The encyclical letter Laudato Si is available here on the Vatican website. Noah was just, and through the grace of God, was the cornerstone of a fresh start for humankind:
71. Although “the wickedness of man was great in the earth” (Gen 6:5) and the Lord “was sorry that he had made man on the earth” (Gen 6:6), nonetheless, through Noah, who remained innocent and just, God decided to open a path of salvation. In this way he gave humanity the chance of a new beginning. All it takes is one good person to restore hope!
Not only did the Pentateuch offer a Sabbath every seventh day, but God also provided for the renewal of sabbaticals and jubilees:
The biblical tradition clearly shows that this renewal entails recovering and respecting the rhythms inscribed in nature by the hand of the Creator. We see this, for example, in the law of the Sabbath. On the seventh day, God rested from all his work. He commanded Israel to set aside each seventh day as a day of rest, a Sabbath, (cf. Gen 2:2-3; Ex 16:23; 20:10). Similarly, every seven years, a sabbatical year was set aside for Israel, a complete rest for the land (cf. Lev 25:1-4), when sowing was forbidden and one reaped only what was necessary to live on and to feed one’s household (cf. Lev 25:4-6). Finally, after seven weeks of years, which is to say forty-nine years, the Jubilee was celebrated as a year of general forgiveness and “liberty throughout the land for all its inhabitants” (cf. Lev 25:10). This law came about as an attempt to ensure balance and fairness in their relationships with others and with the land on which they lived and worked.

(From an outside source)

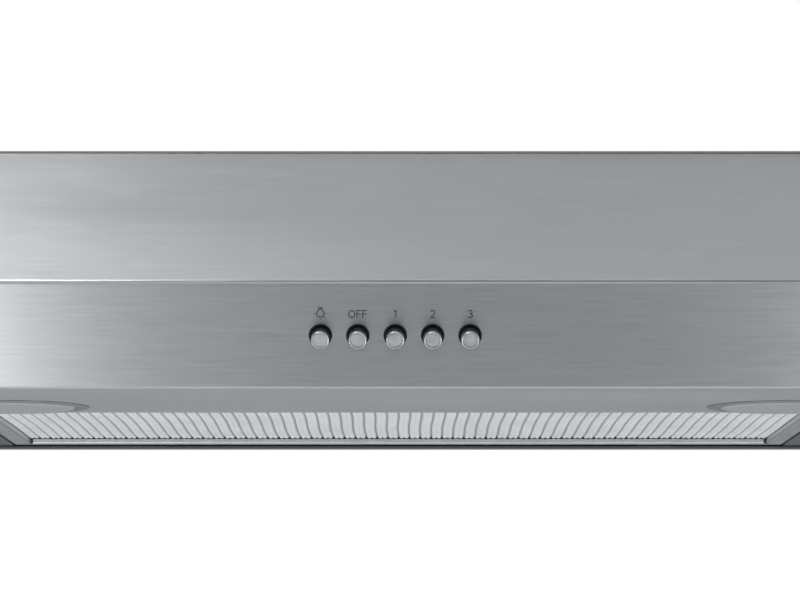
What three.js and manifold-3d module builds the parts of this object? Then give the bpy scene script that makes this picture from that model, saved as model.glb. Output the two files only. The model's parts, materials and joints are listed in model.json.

I can only imagine if countries who styled themselves as loyal to the Judeo-Christian tradition were to adopt such measures in their working life. In addition, those who emptied their lands of produce were considered lawbreakers:
At the same time, it was an acknowledgment that the gift of the earth with its fruits belongs to everyone. Those who tilled and kept the land were obliged to share its fruits, especially with the poor, with widows, orphans and foreigners in their midst: “When you reap the harvest of your land, you shall not reap your field to its very border, neither shall you gather the gleanings after the harvest. And you shall not strip your vineyard bare, neither shall you gather the fallen grapes of your vineyard; you shall leave them for the poor and for the sojourner” (Lev 19:9-10).
It would be interesting to see how many supporters of the Ten Commandments were likewise supportive of these cultural efforts to provide for the needy. I think especially of those who criticize the socialist instincts of modern society by suggesting that somehow, the poor had it better when relying on the random generosity of churches and other givers, rather than on law and culture.